Globe and Mail is Canada’s national newspaper with the second largest broadsheet circulation in the country. It has enormous influence on Canada’s political and business elite.

There is a certain poetic justice in the difficulties that Potash Corp. of Saskatchewan Inc. is having as it tries to acquire a controlling interest in Israel Chemicals Ltd., although the government of Israel should not stand in its way, yielding to economic nationalism.

In 2010, the management of Potash Corp. was quite willing to let Canadian economic nationalism work against its proposed takeover by BHP Billiton Ltd., an Australian-British mining corporation; in the end, the federal government took the position that BHP’s purchase would not be of net benefit to Canada.

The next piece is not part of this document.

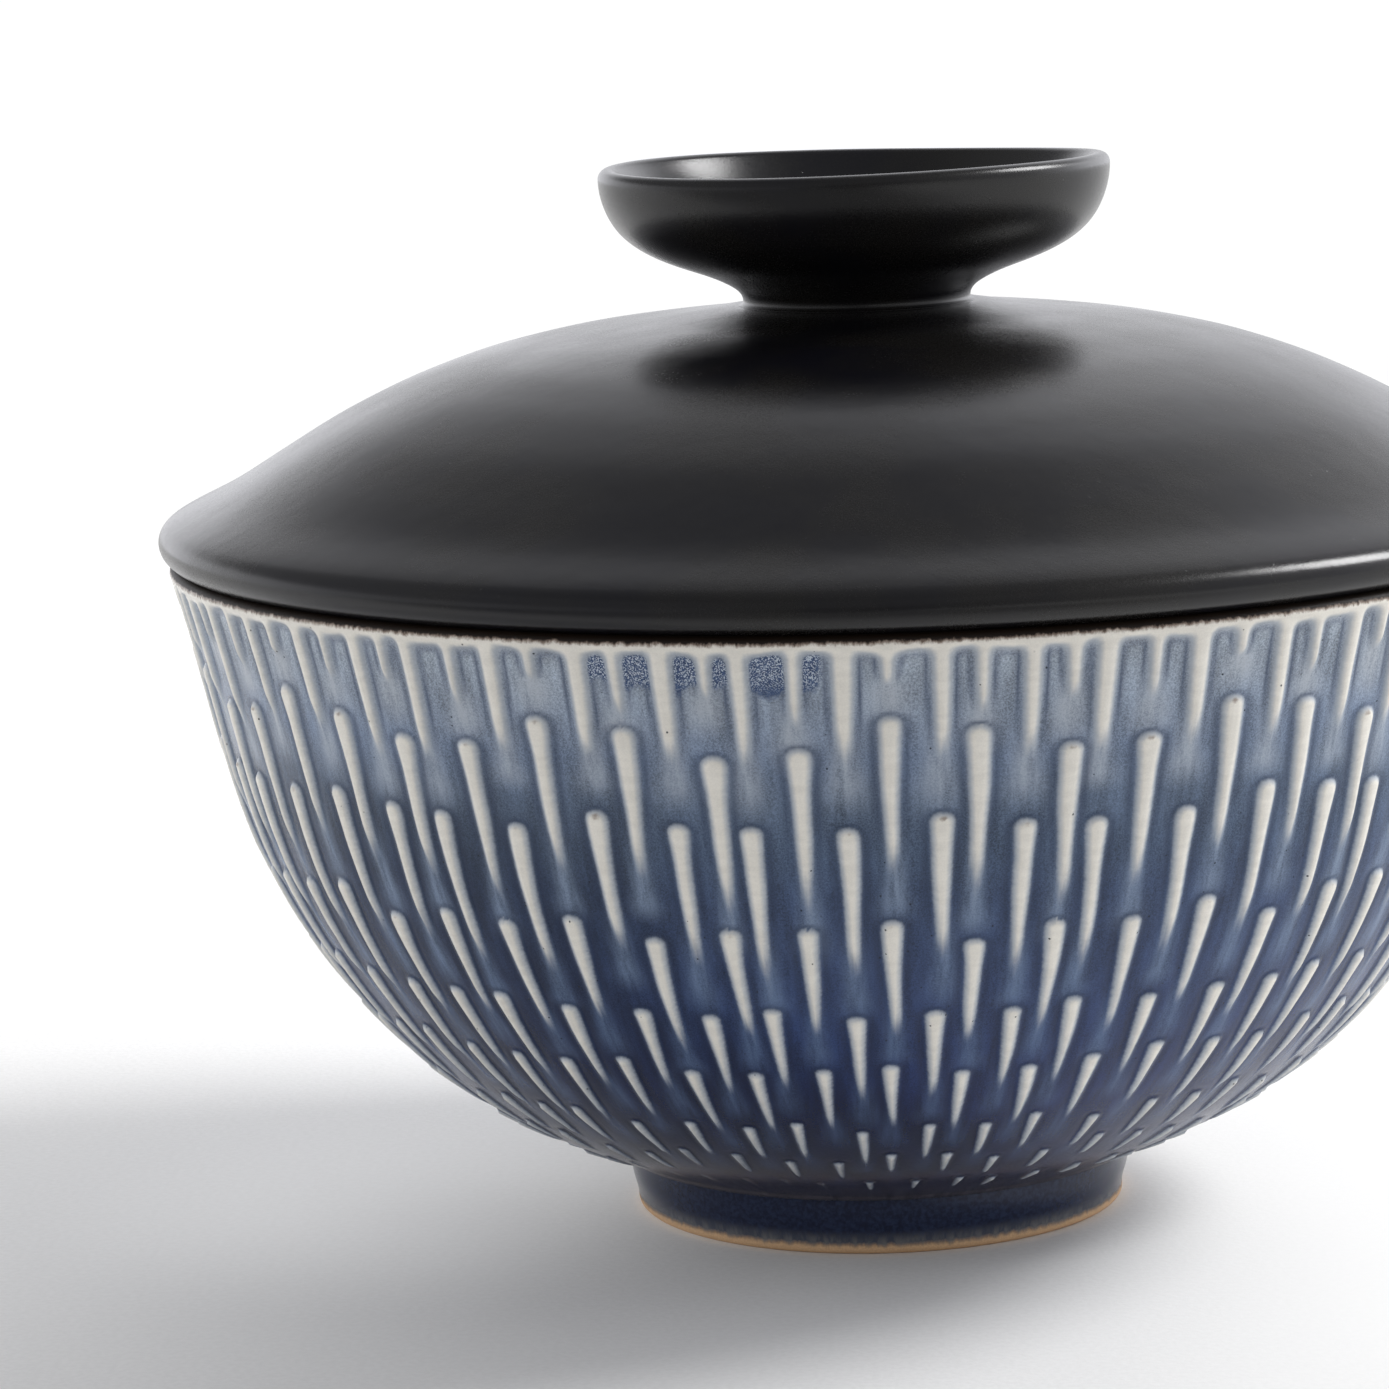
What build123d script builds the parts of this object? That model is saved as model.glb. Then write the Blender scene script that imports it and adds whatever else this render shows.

Yair Lapid, the new Israeli Finance Minister, has gone so far as to say that a takeover by Potash would be “an un-Zionist act.” Such an opinion as applied to a Canadian company presents a striking contrast with the Canadian government’s emphatic support for Israel, expressed in Prime Minister Benjamin Netanyahu’s invitation to John Baird, the Minister of Foreign Affairs, to help revive the Middle East process; Mr. Baird has described himself as a “true believer.”

Israel Chemicals, which mines the Dead Sea at Sdom (named after the Biblical Sodom), is the sixth-largest potash producer in the world, in a highly concentrated industry.